These questions are not about a pullback per se. No matter the market, corrections of 5%-10% are always possible and even to be expected. Rather, most of these concerns stem from a common reading of the past investing years. To wit, that we are in a robust bull market in US equities that began at the tail end of the financial crisis.

Remove that assumption, and a multitude of other possible interpretations emerge. As Barry Ritholtz, one of the more astute market observers who worships few, if any, sacred cows, recently and acerbically observed, most of what people think they know about when to call market cycles is wrong, and now especially.

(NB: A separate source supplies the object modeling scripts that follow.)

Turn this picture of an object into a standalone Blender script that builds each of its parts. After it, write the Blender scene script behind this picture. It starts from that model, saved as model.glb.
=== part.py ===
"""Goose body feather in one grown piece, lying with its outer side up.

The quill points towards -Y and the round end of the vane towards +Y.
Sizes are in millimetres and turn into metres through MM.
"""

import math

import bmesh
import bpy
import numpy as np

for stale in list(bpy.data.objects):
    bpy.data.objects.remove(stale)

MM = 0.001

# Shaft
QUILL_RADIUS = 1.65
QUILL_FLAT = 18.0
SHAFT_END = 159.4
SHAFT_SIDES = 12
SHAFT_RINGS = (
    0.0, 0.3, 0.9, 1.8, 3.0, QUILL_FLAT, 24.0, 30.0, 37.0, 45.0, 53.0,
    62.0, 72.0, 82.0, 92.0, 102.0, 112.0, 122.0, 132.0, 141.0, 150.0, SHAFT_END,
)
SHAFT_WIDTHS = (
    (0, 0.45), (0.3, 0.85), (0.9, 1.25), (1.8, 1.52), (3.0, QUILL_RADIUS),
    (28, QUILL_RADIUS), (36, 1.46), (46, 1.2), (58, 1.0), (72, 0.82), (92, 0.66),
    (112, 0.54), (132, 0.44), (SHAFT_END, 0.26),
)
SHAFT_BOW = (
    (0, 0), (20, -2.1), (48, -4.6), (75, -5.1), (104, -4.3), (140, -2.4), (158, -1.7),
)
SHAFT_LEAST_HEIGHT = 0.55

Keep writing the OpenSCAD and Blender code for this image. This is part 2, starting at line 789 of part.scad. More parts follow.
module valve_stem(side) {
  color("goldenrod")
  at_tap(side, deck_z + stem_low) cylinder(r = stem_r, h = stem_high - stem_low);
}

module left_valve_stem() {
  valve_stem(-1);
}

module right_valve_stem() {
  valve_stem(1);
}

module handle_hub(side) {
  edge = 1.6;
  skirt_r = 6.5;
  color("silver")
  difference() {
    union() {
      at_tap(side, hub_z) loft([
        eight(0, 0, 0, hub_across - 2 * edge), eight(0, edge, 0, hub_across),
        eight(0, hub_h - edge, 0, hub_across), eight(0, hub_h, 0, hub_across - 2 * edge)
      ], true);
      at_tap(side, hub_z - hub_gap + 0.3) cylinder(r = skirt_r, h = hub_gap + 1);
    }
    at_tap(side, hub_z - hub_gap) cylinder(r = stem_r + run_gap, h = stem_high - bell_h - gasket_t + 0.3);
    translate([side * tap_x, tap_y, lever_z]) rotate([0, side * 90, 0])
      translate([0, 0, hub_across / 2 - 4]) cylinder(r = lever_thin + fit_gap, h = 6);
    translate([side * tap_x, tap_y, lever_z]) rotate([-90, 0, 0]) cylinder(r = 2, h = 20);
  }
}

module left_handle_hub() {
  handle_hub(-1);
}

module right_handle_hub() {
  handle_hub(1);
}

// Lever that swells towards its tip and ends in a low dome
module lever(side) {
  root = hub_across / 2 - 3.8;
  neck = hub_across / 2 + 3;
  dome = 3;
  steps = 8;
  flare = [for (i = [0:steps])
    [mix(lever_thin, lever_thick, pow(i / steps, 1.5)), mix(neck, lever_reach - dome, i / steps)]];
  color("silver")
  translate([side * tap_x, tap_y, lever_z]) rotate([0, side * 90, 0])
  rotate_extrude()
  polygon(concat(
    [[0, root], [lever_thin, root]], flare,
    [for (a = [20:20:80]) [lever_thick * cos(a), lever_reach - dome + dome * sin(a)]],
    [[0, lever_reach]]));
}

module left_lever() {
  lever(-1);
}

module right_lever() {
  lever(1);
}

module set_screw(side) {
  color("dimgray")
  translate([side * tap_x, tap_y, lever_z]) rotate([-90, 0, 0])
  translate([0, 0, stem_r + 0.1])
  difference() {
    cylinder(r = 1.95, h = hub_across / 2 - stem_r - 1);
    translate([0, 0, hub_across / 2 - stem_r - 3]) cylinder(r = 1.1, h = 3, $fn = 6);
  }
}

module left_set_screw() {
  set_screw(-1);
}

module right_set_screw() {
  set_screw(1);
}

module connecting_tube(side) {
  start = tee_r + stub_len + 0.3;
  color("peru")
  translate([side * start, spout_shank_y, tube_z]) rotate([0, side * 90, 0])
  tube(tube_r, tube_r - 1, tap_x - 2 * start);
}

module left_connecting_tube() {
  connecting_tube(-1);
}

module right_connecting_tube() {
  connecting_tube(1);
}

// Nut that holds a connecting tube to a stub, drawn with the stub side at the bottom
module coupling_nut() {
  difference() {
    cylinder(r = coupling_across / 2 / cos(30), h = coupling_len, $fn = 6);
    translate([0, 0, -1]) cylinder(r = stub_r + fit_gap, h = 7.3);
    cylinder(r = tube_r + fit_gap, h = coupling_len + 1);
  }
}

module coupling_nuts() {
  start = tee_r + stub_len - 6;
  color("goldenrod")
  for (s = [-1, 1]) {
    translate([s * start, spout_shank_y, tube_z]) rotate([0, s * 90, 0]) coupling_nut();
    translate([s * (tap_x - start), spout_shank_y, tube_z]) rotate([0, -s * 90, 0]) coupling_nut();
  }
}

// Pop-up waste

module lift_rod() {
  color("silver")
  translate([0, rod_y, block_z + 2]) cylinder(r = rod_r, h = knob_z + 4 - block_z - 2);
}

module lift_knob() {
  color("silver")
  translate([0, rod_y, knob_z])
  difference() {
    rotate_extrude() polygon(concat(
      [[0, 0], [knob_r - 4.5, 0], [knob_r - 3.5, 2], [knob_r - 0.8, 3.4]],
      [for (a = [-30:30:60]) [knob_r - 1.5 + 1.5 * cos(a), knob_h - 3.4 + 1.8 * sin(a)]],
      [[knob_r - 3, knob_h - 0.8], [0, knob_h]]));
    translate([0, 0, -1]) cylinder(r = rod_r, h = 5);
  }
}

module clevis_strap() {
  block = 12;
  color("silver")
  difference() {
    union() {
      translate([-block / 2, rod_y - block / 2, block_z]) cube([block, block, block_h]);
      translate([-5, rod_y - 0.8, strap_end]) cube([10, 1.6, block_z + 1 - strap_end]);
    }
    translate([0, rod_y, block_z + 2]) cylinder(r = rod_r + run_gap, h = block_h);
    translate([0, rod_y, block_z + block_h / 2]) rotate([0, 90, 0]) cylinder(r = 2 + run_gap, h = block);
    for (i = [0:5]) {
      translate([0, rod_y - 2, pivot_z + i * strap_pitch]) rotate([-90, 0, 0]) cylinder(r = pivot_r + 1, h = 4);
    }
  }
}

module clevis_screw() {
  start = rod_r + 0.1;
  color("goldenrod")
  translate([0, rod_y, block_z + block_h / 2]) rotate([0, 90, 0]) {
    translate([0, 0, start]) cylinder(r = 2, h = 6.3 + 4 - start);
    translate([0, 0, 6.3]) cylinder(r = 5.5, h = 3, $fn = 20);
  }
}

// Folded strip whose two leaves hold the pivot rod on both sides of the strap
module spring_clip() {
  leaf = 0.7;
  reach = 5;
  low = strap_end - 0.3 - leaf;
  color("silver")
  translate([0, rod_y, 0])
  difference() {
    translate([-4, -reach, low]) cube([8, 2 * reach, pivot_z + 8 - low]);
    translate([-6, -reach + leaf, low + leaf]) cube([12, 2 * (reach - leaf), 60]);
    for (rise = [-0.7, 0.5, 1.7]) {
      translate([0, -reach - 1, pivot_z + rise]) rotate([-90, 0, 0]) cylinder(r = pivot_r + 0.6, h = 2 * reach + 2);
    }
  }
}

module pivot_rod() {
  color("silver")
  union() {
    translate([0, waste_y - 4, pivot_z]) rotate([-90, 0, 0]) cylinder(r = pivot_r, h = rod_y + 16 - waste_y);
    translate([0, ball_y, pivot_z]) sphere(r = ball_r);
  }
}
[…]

In that spirit, we suggest that the nomenclature of “bull” and “bear” markets is flawed at best, and damaging, at worst. It assumes clear demarcations that most experienced players in the market ought to recognize as both simplistic and misleading. Although understanding where one is in long market cycles is certainly important, few seem to have a good feel for when to mark what. Going forward, therefore, it might be best to abandon these terms altogether.

What market are we in?

On March 9, US stock markets “celebrated” the eight-year anniversary of the low hit in 2009 marking the heart of the financial crisis. That led, predictably, to a slew of headlines with birthday wishes. Most of those, however, had as much cheer as sending well wishes to a terminally ill cancer patient. Fortune was typical: “It’s the Bull Market’s 8th Birthday. Wall Street Analysts Aren’t Celebrating.” The article continued to report widespread sentiment that the bull has or is about to peak, with predictable references to concerns about valuations, future earnings, rising interest rates, possible inflation, plateauing margins, and uncertain sources of future revenue growth.

But using March 9 as the start of a bull market is questionable at best. As Ritholz points out, taking the low point as the start of a new bull market would lead to a different time frame for what have become established markers for earlier bull markets, such as 1946-1962 and 1982-2000. If the low point had been used in those cases, our date marking the beginning of those bull runs would be many years earlier. Instead, we use the date on which the market recouped its losses and marked new highs as a starting point, which, in the present case, puts the bull market beginning in 2013, rather than 2009.

There is also the distinction between “cyclical” markets and “secular” ones. The latter are shorter lived and can occur in the midst of an opposite secular cycle, meaning that there can be bullmarket spurts in the midst of longer-trend bear markets, or bear-market periods in the midst of secular bull markets. In multiple periods in the 1970s, markets surged 50% and more only to collapse. On the flip side, there were sharp “bear” periods in the late 1980s and throughout the 1990s; the infamous Black Monday of October 19, 1987 is probably the most remembered. In many periods in the 1990s, stocks pulled back in excess of 20% (the accepted definition of a bear market).